Processo Mori: le telefonate temerarie di Mancino

In un clima avvelenato dalle polemiche, con un ‘pezzo’ di Stato italiano che, piaccia o no, è finito alla sbarra, stamattina, presso il Tribunale di Palermo, il pubblico ministero, Nino Di Matteo, ha iniziato la requisitoria nel processo ai militari del Ros (Reparto operativo speciale dei Carabinieri). Sotto accusa sono il generale, Mario Mori, e il colonnello, Mauro Obino, accusati di favoreggiamento a Cosa nostra.

La requisitoria dovrebbe articolarsi in quattro udienze. Tra qualche mese si aprirà, sempre a Palermo, il processo per la cosiddetta tratta6tiva tra Stato e mafia.

Stamattina sono state citate le telefonate tra l’ex Ministro dell’interno, Nicola Mancino, e il consigliere del presidente della Repubblica, Loris D’Ambrosio. Queste telefonate, secondo il pm Di Matteo, sarebbero state “uno dei tanti tentativi di strumentale inquinamento della prova in questo procedimento”.

Stando alla requisitoria di Di Matteo, l’ex ministro Mancino, al telefono, sembra preoccupato. Tema il confronto in aula con l’ex Guardasigilli, Claudio Martelli. Duro il commento del pm: “Questo – ha detto nelle requisitoria – è il processo nel quale Mancino ha palesato di non tenere in conto l’autonomia del vostro giudizio, chiamando il consigliere del Presidente della Repubblica, Loris D’Ambrosio, cercando conforto nelle più alte cariche dello Stato per evitare il confronto”. Per la cronaca, D’Ambrosio, ex magistrato, collaboratore del capo dello Stato, Napolitano, è deceduto nel luglio dello scorso anno, colpito da infarto proprio mentre infuriavano le polemiche sulle intercettazioni telefoniche tra il Quirinale e Mancino.

Il processo che si celebra a Palermo, come già ricordato, vede imputati gli alti ufficiali dei Carabinieri, Mori e Obinu. I due, a giudizio dell’accusa, sarebbero i responsabili della mancata cattura del boss mafioso, Bernardo Provenzano. I fatti contestati risalirebbero ai primi anni ’90.

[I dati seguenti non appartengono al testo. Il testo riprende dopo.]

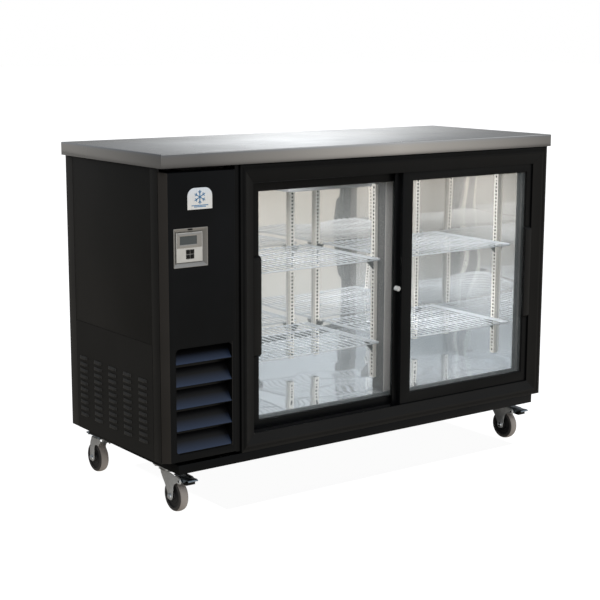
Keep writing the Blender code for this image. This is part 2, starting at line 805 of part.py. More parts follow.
def caster(corner, x, y, braked):
    """Plate fixed to the base, swivelling fork with its axle, and the wheel that trails it."""
    trail = -TRAIL if braked else TRAIL
    at = (x, y, 0)
    half, thick = 0.040, 0.003
    plate_top = BASE_BOTTOM - GAP
    plate = block(
        f"caster_plate_{corner}",
        (x - half, y - half, plate_top - thick),
        (x + half, y + half, plate_top),
        zinc(),
    )
    race_low = 0.1235
    race_high = plate_top - thick / 2
    race = rod(f"race_{corner}", 0.024, race_high - race_low, (x, y, (race_low + race_high) / 2))
    join(plate, race)

    swivel = bpy.data.objects.new(f"swivel_{corner}", None)
    swivel.location = at
    bpy.data.collections[PARTS].objects.link(swivel)

    gauge, leg_x, crown = 0.0025, 0.0215, 0.1228
    crown_front, crown_back = -0.024, 0.030
    profile = leg_profile(braked, crown, crown_front, crown_back)
    legs = [
        meshed(sheet(f"leg_{side}_{corner}", [profile], gauge, (side * leg_x, 0, 0), SIDEWAYS))
        for side in (-1, 1)
    ]
    fork = block(
        f"fork_{corner}",
        (-leg_x - gauge / 2, crown_front, crown - gauge),
        (leg_x + gauge / 2, crown_back, crown + 0.0002),
        zinc(),
        at=(0, 0, 0),
    )
    axle_turn = (0, math.radians(90), 0)
    axle = rod(f"axle_{corner}", 0.004, 2 * leg_x + 0.010, (0, trail, AXLE_Z), axle_turn, sides=12)
    for piece in (*legs, axle):
        piece.location.x += x
        piece.location.y += y
    join(fork, *legs, axle)
    fork.parent = swivel

    outer = [(0.0130, 0.0165), (0.0150, 0.0110), (0.0360, 0.0110), (0.0385, 0.0140)]
    outer += [(0.0455, 0.0150), (WHEEL_R, 0.0085)]
    rim = outer + [(r, -z) for r, z in reversed(outer)]
    bore = [(0.0052, -0.0165), (0.0052, 0.0165)]
    wheel = turned(
        f"wheel_{corner}",
        rim + bore,
        WHEEL_SIDES,
        (0, trail, AXLE_Z),
        (math.pi / WHEEL_SIDES, math.radians(90), 0),
        material("tyre_grey", (0.18, 0.16, 0.15), 0.6),
        closed=True,
    )
    wheel.rotation_mode = "ZYX"  # the half-side turn comes last, and lays a flat on the floor
    wheel.parent = swivel

    if braked:
        section = [
            (0.007, -0.005),
            (0.007, 0.007),
            (-0.020, 0.009),
            (-0.044, 0.010),
            (-0.048, 0.008),
            (-0.044, 0.005),
            (-0.018, -0.001),
            (-0.006, -0.006),
        ]
        name = f"brake_pedal_{corner}"
        pedal = sheet(name, [section], 0.034, (0, PEDAL_Y, PEDAL_Z), SIDEWAYS, zinc())
        pedal.parent = swivel


def build_casters():
    for side, x in (("left", -CASTER_X), ("right", CASTER_X)):
        caster(f"front_{side}", x, CASTER_FRONT_Y, True)
        caster(f"rear_{side}", x, CASTER_REAR_Y, False)


def main():
    clear_scene()
    build_case()
    build_side_panels()
    build_surround()
    build_tracks()
    build_doors()
    build_front_cover()
    build_controls()
    build_badge()
    build_grille()
    build_mullion()
    build_standards()
    build_shelves()
    build_machine()
    build_casters()


main()
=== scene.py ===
"""Looks for the back-bar cooler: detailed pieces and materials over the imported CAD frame, a pale
studio floor, soft light and the camera. Everything is in metres, in the frame of the CAD model.
"""

import math

import bmesh
import bpy
from mathutils import Matrix, Vector


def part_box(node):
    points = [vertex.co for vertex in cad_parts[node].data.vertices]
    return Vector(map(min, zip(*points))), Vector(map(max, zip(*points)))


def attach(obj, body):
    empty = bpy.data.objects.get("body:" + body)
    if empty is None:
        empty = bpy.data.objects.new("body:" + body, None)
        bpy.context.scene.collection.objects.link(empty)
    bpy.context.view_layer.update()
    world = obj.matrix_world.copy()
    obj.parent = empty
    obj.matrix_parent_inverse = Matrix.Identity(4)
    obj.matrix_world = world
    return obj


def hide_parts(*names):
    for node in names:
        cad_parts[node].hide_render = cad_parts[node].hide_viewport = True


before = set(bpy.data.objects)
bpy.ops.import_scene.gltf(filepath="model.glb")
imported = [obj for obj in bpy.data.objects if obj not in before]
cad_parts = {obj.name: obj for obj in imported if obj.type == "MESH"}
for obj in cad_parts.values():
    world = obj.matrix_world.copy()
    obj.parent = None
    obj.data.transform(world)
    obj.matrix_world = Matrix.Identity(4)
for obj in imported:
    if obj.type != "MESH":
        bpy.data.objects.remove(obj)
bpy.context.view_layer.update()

AXES = {"x": Vector((1, 0, 0)), "y": Vector((0, 1, 0)), "z": Vector((0, 0, 1))}
WHITE = (1, 1, 1, 1)

# The studio: warm from the floor, cool from above, brighter in front than behind
FLOOR_GLOW, SKY_GLOW = (1.0, 0.945, 0.86, 1), (0.94, 0.975, 1.01, 1)
BACK_LEVEL, FRONT_LEVEL, FRONT_BEARING = 0.25, 0.84, 140
SOFTBOX_BEARING, SOFTBOX_WIDTH, SOFTBOX_LEVEL = 36.15, 3.6, 1.32

# The camera, as solved from the photograph's straight edges. The angles are in degrees.
CAMERA_PLACE = (-2.79349, -3.70475, 1.39765)
CAMERA_AZIMUTH, CAMERA_ELEVATION, CAMERA_ROLL = -36.33868, 10.47863, 0.17635
CAMERA_LENS, CAMERA_SENSOR = 84.6, 36

NOISE_LOW, NOISE_HIGH = 0.3, 0.7  # most of a noise texture's values lie between these
FINE = 0.0002  # height of a surface's grain


# ---------------------------------------------------------------- node trees and materials

class Tree:
    """A node tree, with short calls for the nodes that this script uses."""

    def __init__(self, owner):
        owner.use_nodes = True
        self.tree = owner.node_tree

    def link(self, source, socket):
        """Links an output to a socket, or gives the socket a plain value."""
        if isinstance(source, bpy.types.NodeSocket):
            self.tree.links.new(source, socket)
        else:
            socket.default_value = source

    def add(self, kind, inputs=None):
        node = self.tree.nodes.new("ShaderNode" + kind)
        for name, source in (inputs or {}).items():
            self.link(source, node.inputs[name])
        return node

    def mapped(self, value, start, end, low=0.0, high=1.0):
        """A node that moves the value from start and end onto low and high."""
        return self.add("MapRange", {
            "Value": value, "From Min": start, "From Max": end, "To Min": low, "To Max": high,
        })


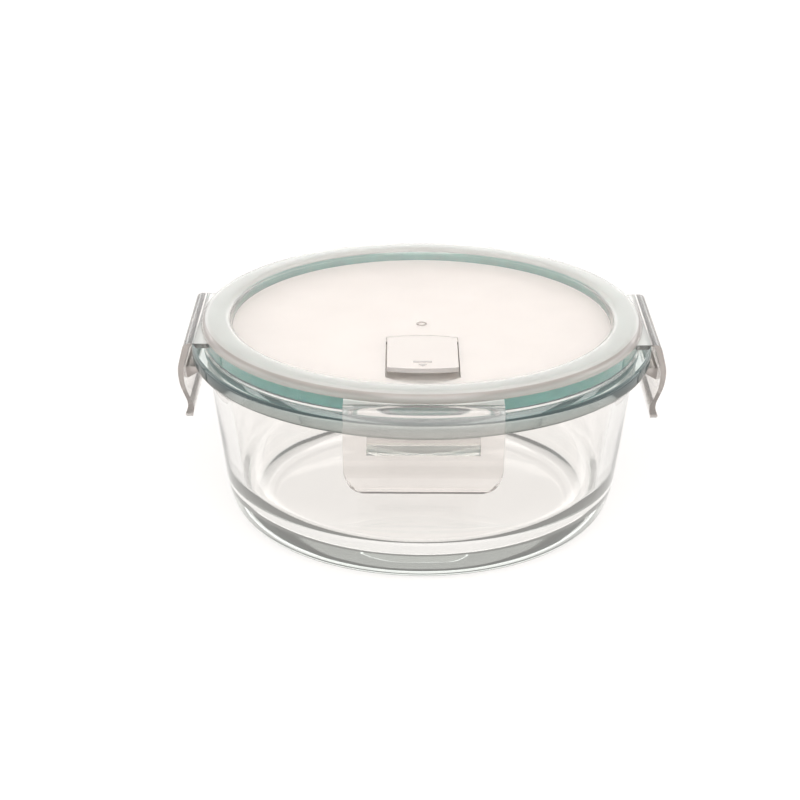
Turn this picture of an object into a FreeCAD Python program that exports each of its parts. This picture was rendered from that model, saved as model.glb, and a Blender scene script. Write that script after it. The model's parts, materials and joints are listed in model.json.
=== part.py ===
import FreeCAD, Part
import math
import os

# Round glass food container with a four-latch lid. Millimetres, +Z up, +X right, -Y to the front.
# The origin is the centre of the base, on the surface that the bowl stands on.

# glass bowl
BASE_R = 65.7                 # where the wall's line would meet the base
BASE_CORNER_IN = 6.0          # the soft bottom corner starts this far inside BASE_R
BASE_CORNER_UP = 14.0         # and runs this far up the wall
FOOT_R = 46.0                 # inner edge of the flat ring that the bowl stands on
DOME_H = 0.4                  # the underside rises by this much from the ring to the middle
FLOOR_Z = 6.2
CAVITY_BASE_R = 61.6          # where the inner wall's line would meet the floor
CAVITY_TOP_R = 68.3
WALL_TOP_R = 72.6             # outer wall where it meets the flange
FLANGE_R = 77.5
FLANGE_BOTTOM_Z = 55.2
FLANGE_TOP_Z = 60.05
LIP_R = 71.8
LIP_TOP_Z = 61.4

# lid
LID_TOP_Z = 69.0
RIM_R = 74.2
RIM_INNER_R = 63.8
RIM_WALL = 1.9
RIM_BOTTOM_Z = 65.9           # lower edge of the rim's outer band
RIM_SHOULDER = 3.0            # rounding of the rim's top, outside
RIM_INNER_SHOULDER = 2.6      # and inside
SKIRT_R = 73.95
SKIRT_INNER_R = 72.1
SKIRT_BOTTOM_Z = 60.4
PLUG_WALL_BOTTOM_Z = 59.4     # the inner wall reaches this far down into the bowl's mouth
GROOVE_TOP_Z = 67.3
PANEL_TOP_Z = 64.84
PANEL_T = 1.8

# gasket
GASKET_R = 71.9
GASKET_INNER_R = 65.9
GASKET_LEG_R = 67.75          # outside of the leg that reaches into the bowl's mouth
GASKET_LEG_BOTTOM_Z = 59.4

# latches and their living hinges, drawn with the outward direction along +X
LATCH_AZIMUTHS = {"right": 0, "back": 90, "left": 180, "front": 270}
LATCH_HALF_W = 24.5
LATCH_BOTTOM_Z = 37.5
LATCH_CORNER = 7.8            # radius of the two bottom corners, seen from the front
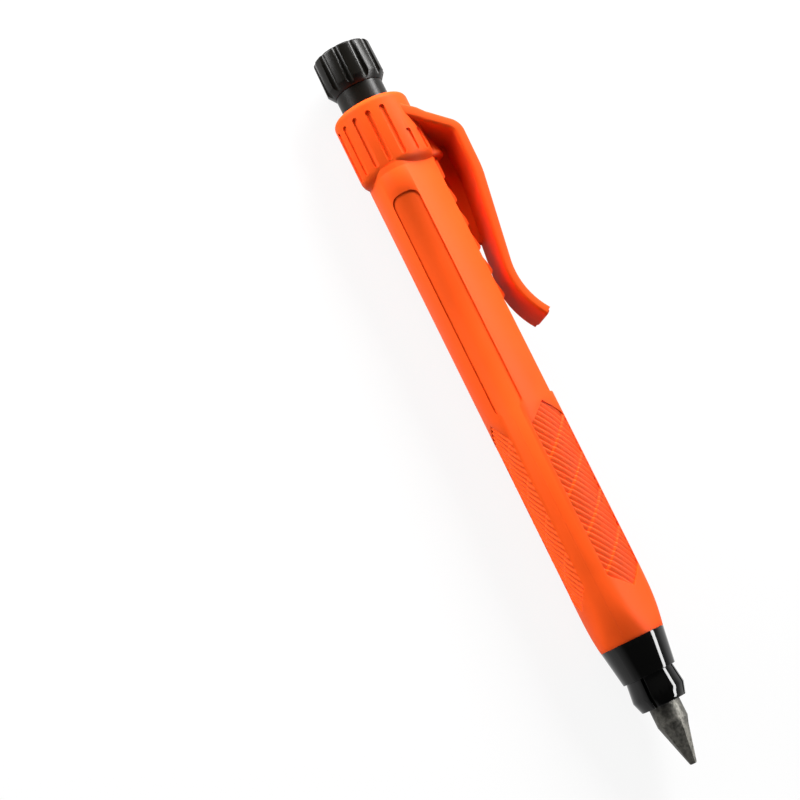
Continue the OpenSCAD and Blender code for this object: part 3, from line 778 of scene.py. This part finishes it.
def collar_body(edge):
    """Turned collar on a foot of the barrel's own section, with its finger slots cut."""
    r, top, low = REACH, COLLAR_TOP, COLLAR_LOW
    seat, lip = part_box("rear_bush")[1].y + PRESS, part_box("rear_bush")[0].x
    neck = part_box("plunger_sleeve")[1].y + 0.13 * MM
    rim = [(top + RIM_ROUND * (1 - math.sin(a)), r - RIM_ROUND * (1 - math.cos(a)))
           for a in (math.radians(d) for d in range(0, 91, 10))]
    wall = [(low, seat), (low, r - 1.15 * MM), (low - 0.12 * MM, r - 1.1 * MM),
            (low - 0.6 * MM, r - 0.55 * MM), (low - 1.1 * MM, r - 0.2 * MM), (low - 1.8 * MM, r)]
    inside = [(top, neck), (lip, neck), (lip, seat), (low, seat)]
    collar = turned("collar", [*wall, *rim, *inside], sides=160)
    foot = section_bar("collar_foot", [(low + PRESS, PRESS, 9), (low - 1.1 * MM, PRESS, 9)])
    cut(foot, turned("foot_bore", plug(low + MM, low - 2 * MM, seat), sides=160))
    cut(collar, foot, "UNION")
    cut(collar, wedge_under_clip(), "UNION")
    slot_low = low - 1.7 * MM
    for slot_length, steps in ((LONG_SLOT, LONG_STEPS), (SHORT_SLOT, SHORT_STEPS)):
        slot = slab("finger_slot", slot_low - slot_length / 2, slot_length / 2, SLOT_HALF,
                    0.98 * SLOT_HALF, r - SLOT_DEPTH, r + MM)
        soften(slot, 0.3 * MM, angle=60, segments=4)
        cut(collar, array_round(slot, [SLOT_STEP * k for k in steps]))
    soften(collar, edge, angle=28)
    return collar


def wedge_under_clip():
    """Swelling of the collar below the clip, a half cone that is thickest at its lower end."""
    reach = REACH + 2 * MM
    deselect()
    bpy.ops.mesh.primitive_cone_add(
        vertices=70, radius1=WEDGE_R - WEDGE_RISE, radius2=WEDGE_R, depth=WEDGE_RUN,
        location=(COLLAR_LOW - 0.45 * MM - WEDGE_RUN / 2, reach - WEDGE_R, 0),
        rotation=(0, math.pi / 2, 0))
    wedge = named("collar_wedge")
    apply_place(wedge)
    soften(wedge, WEDGE_ROUND, angle=50, segments=6)
    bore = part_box("rear_bush")[1].y + 0.4 * MM
    cut(wedge, turned("wedge_bore", plug(COLLAR_LOW + MM, COLLAR_LOW - 7 * MM, bore), sides=128))
    return wedge


def clip_bar(outer_round, inner_round):
    """The clip from its root inside the collar to its flared end, with the stiffening web that
    runs under the far part of the arm."""
    back, end = CLIP_BACK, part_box("pocket_clip")[1].x
    bend, second = COLLAR_TOP + 10.1 * MM, COLLAR_TOP + 18.6 * MM
    arm = back - ARM_OFFSET
    corners = [  # x, y, rounding of the bend, thickness, half width
        (COLLAR_TOP + 3.4 * MM, 2.4 * MM, 0, 2.5 * MM, 6.2 * MM),
        (COLLAR_TOP + 5.2 * MM, 5.2 * MM, 9 * MM, 2.3 * MM, 6.0 * MM),
        (COLLAR_TOP + 6.8 * MM, 7.15 * MM, 9 * MM, 2.0 * MM, 5.8 * MM),
        (bend, arm, 2.6 * MM, ARM_THICK, 5.3 * MM),
        (second, arm, 20 * MM, ARM_THICK, 4.98 * MM),
        (end - 5.5 * MM, back - 4.55 * MM, 14.5 * MM, 1.6 * MM, 4.15 * MM),
        (end - 0.35 * MM, back - 0.65 * MM, 0, 1.3 * MM, 3.6 * MM),
    ]
    stations = rounded_path(corners, steps=10)
    x, y, heading, thick_end, half = stations.pop()
    run = Vector((math.cos(math.radians(heading)), math.sin(math.radians(heading))))
    for a in range(0, 91, 15):
        s, c = math.sin(math.radians(a)), math.cos(math.radians(a))
        place = Vector((x, y)) - run * NOSE_ROUND * (1 - s)
        stations.append((place.x, place.y, heading, thick_end * (0.35 + 0.65 * c),
                         half - NOSE_ROUND * (1 - c)))
    clip = loft("clip_bar", stations, outer_round, inner_round)
    web_end = at(WEB_LOW)
    web = loft("clip_web", rounded_path([
        (COLLAR_TOP + 6.8 * MM, 8.2 * MM, 0, 1.2 * MM, WEB_HALF),
        (bend - 0.3 * MM, 9.8 * MM, 2 * MM, 3.6 * MM, WEB_HALF),
        (second, 10.05 * MM, 12 * MM, 3.7 * MM, WEB_HALF),
        (web_end, 9.2 * MM, 2 * MM, 2.4 * MM, WEB_HALF),
        (web_end + 1.4 * MM, 9.6 * MM, 0, 0.8 * MM, 0.6 * MM),
    ]), 0.2 * MM, 0.3 * MM)
    web.location.z = WEB_SIDE
    apply_place(web)
    cut(clip, web, "UNION")
    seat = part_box("rear_bush")[1].y + 0.3 * MM
    cut(clip, turned("root_bore", plug(COLLAR_TOP - MM, COLLAR_TOP + 12 * MM, seat)))
    smooth(clip, 40)
    return clip


class PENCIL_OT_collar(bpy.types.Operator):
    """Slotted collar with the wedge below the clip"""
    bl_idname = "pencil.collar"
    bl_label = "Collar"

    def execute(self, context):
        sizes = context.scene.pencil_sizes
        collar = collar_body(sizes.collar_edge)
        smooth(collar, 32)
        dress(collar, orange_plastic(), "barrel_body", "orange_plastic", "clip_collar")
        return {"FINISHED"}


class PENCIL_OT_clip(bpy.types.Operator):
    """Pocket clip that grows out of the collar and curves out near its root"""
    bl_idname = "pencil.clip"
    bl_label = "Pocket clip"

    def execute(self, context):
        sizes = context.scene.pencil_sizes
        clip = clip_bar(sizes.clip_outer, sizes.clip_inner)
        clip.data.materials.clear()
        clip.data.materials.append(orange_plastic())
        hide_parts("pocket_clip")
        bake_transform(clip)
        return {"FINISHED"}


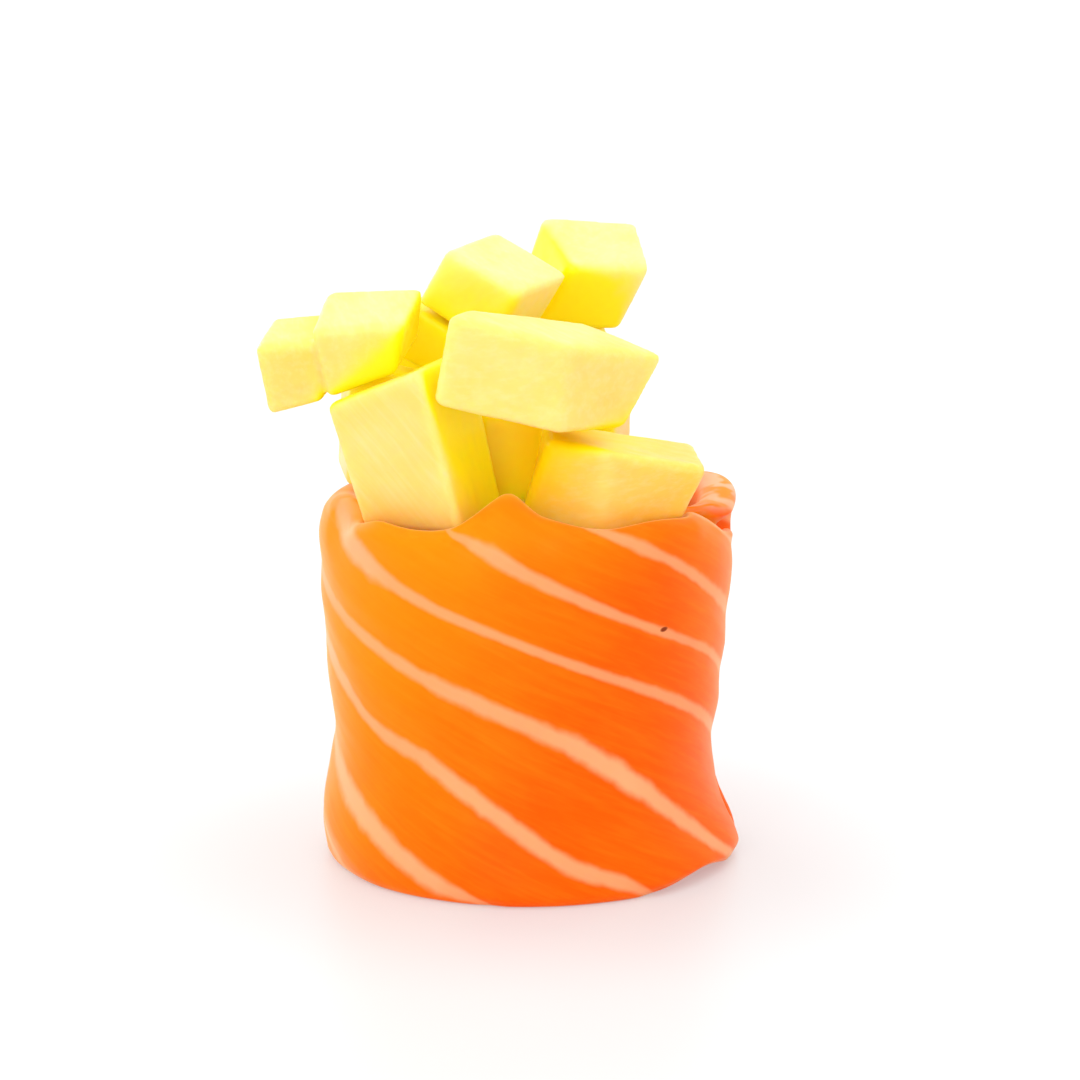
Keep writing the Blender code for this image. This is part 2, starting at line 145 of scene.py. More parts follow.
def spread(values: Array, pairs: Array, rounds: int) -> Array:
    """Smooth values over a mesh, each towards the mean of its neighbours.

    Args:
        values: One value for each point.
        pairs: Two point numbers for each edge.
        rounds: How many times to do it.

    Returns:
        The smoothed values.
    """
    first, second = pairs.T
    count = np.bincount(pairs.ravel(), minlength=len(values))
    for _ in range(rounds):
        total = np.bincount(first, values[second], len(values))
        total += np.bincount(second, values[first], len(values))
        values = 0.5 * values + 0.5 * total / count
    return values


def surface_of(*pieces: Object) -> BVHTree:
    """Gather the faces of some pieces, to measure against.

    Args:
        pieces: The pieces.

    Returns:
        All their faces together.
    """
    points, faces = [], []
    for piece in pieces:
        start = len(points)
        points.extend(vertex.co.copy() for vertex in piece.data.vertices)
        faces.extend([start + k for k in face.vertices] for face in piece.data.polygons)
    return BVHTree.FromPolygons(points, faces)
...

I due alti ufficiali – questo il passaggio importante della requisitoria – non avrebbero agito perché “collusi” o “per paura”, ma perché “in un determinato e delicato frangente storico, obbedendo ad indirizzi di politica criminale per contrastare le stragi, hanno ritenuto di trovare un rimedio assecondando l’ala più moderata di Cosa nostra”. Mori e Obinu, ha affermato il pm Di Matteo, si sarebbero mossi “per favorire la fazione riconducibile a Provenzano”. Per garantirgli “la leadership in Cosa nostra hanno ritenuto necessario garantire il perdurare della sua latitanza”.

Di Matteo ha invitato i giudici a non avere “pericolosi e istintivamente comprensibili pregiudizi di fronte ad accuse così imbarazzanti nei confronti di due uomini dello Stato”, ma a valutare “con intelligenza, senza paura” il fatto che, “di fronte alla violazione della legge, anche uomini così potenti non possono sottrarsi alle loro condotte”.

Il pm ha definito “drammatico” il processo in corso. Il riferimento è alle “dichiarazioni rese o no, fingendo di non ricordare da parte di politici, funzionari dello Stato e alti ufficiali dei Carabinieri”. Di Matteo ha ricordato, in particolare, le deposizioni del l’ex Ministro Mancino, degli ex Ministri Martelli e Scotti e dei militari del Ros. Uomini dello Stato che, di fronte agli stessi fatti “hanno reso dichiarazioni contraddittorie e incompatibili fra loro”. Quindi una precisazione dello stesso pm che, forse, non farà dormire sonni tranquilli a politici e alti ufficilai dei Carabinieri: “Noi sappiamo – ha detto Di Matteo – chi tra di loro abbia mentito”.

Anche se si sta facendo di tutto per indebolire i coraggiosi magistrati inquirenti di Palermo – come il tentativo di appannare l’immagine dello stesso Di Matteo e de procuratore capo della Repubblica di Palermo, Francesco Messineo, quelli che si annunciano come i processi destinati a fare luce sulla torbida stagione degli anni ’90 vanno avanti. A nostro modesto avviso, ne vedremo delle belle.